Tom.S Snow Removal said:


> I mean it looks like you're plowing flat-ground so you shouldn't have an issue


Doesn't everyone plow flat ground?


----------



## Hydromaster (Jun 11, 2018)

1olddogtwo said:


> Hydromaster is usually on a slippery slope


If only there was a way to get more traction..


----------



## Tom.S Snow Removal (Oct 29, 2017)

Mark Oomkes said:


> Doesn't everyone plow flat ground?


 99% of my plowing is on steep hills mountains.


----------



## Tom.S Snow Removal (Oct 29, 2017)

1olddogtwo said:


> Hydromaster is usually on a slippery slope
> 
> And Buffy, well who lives in the mountains and is usually plowing down hill
> 
> While others are trying to plow crap back up the hill.

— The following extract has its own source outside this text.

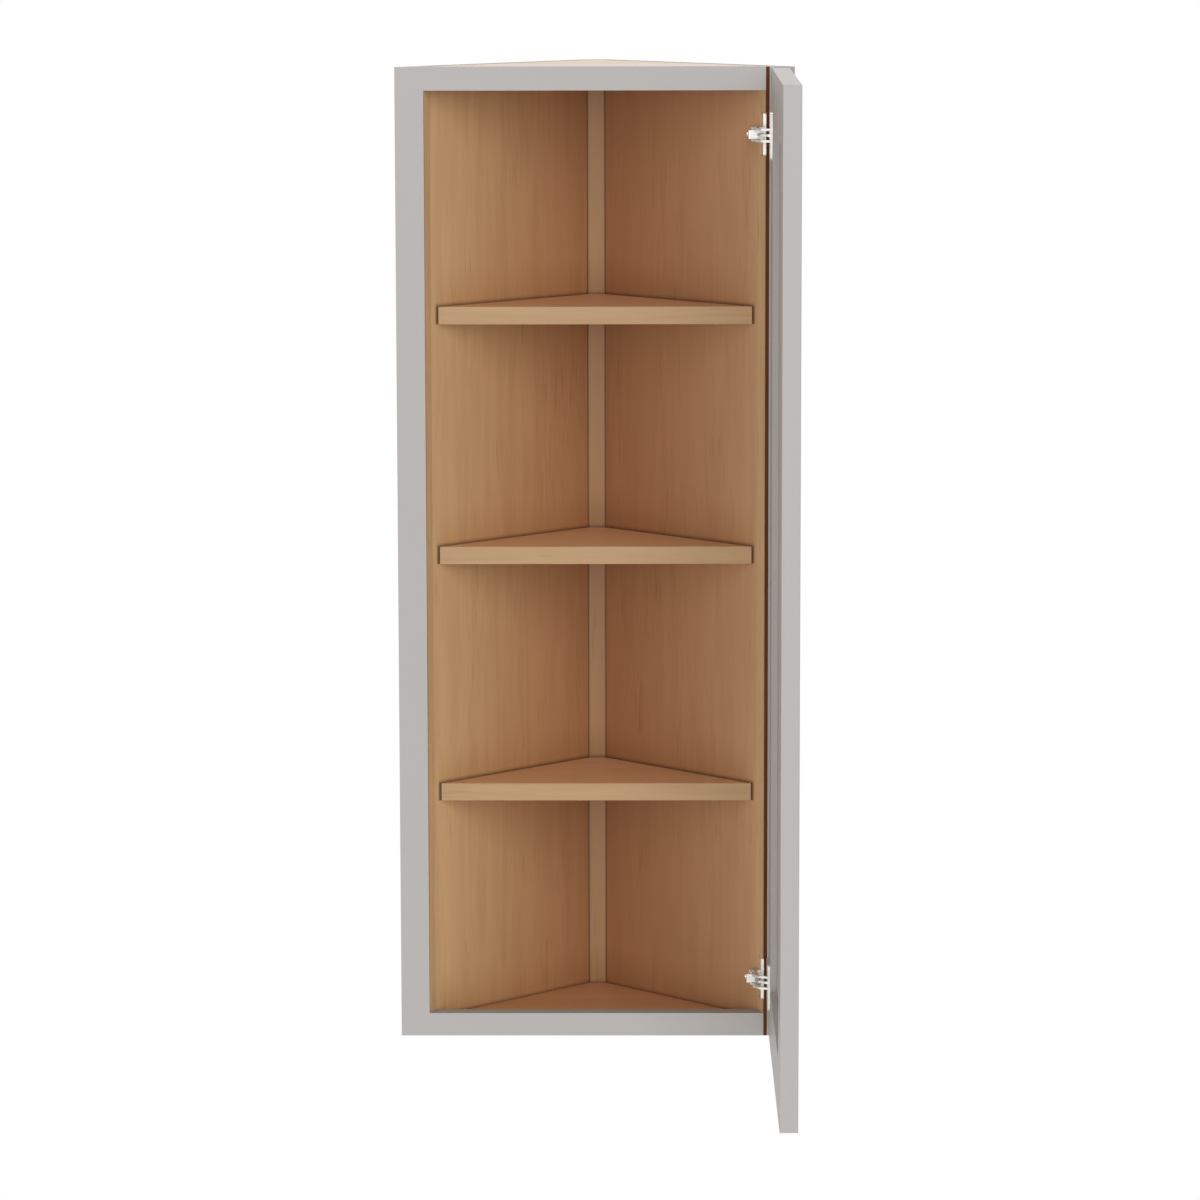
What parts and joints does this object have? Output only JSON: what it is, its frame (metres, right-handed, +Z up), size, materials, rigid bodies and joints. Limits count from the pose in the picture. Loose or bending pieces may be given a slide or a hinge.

 yes we have to plow up hill up here in the mountains. Flat Brown plowing is a privilege I do it in 2 wheel drive it's very fun then you could run a 12-foot blade


----------



## Hydromaster (Jun 11, 2018)

Tom.S Snow Removal said:


> yes we have to plow up hill up here in the mountains. Flat Brown plowing is a privilege I do it in 2 wheel drive it's very fun then you could run a 12-foot blade


K

What mtns are we talking about and were is "up here"?


----------



## Tom.S Snow Removal (Oct 29, 2017)

Hydromaster said:


> K
> 
> What mtns are we talking about and were is "up here"?


The white mountains


----------



## Mark Oomkes (Dec 10, 2000)

Tom.S Snow Removal said:


> 99% of my plowing is on steep hills mountains.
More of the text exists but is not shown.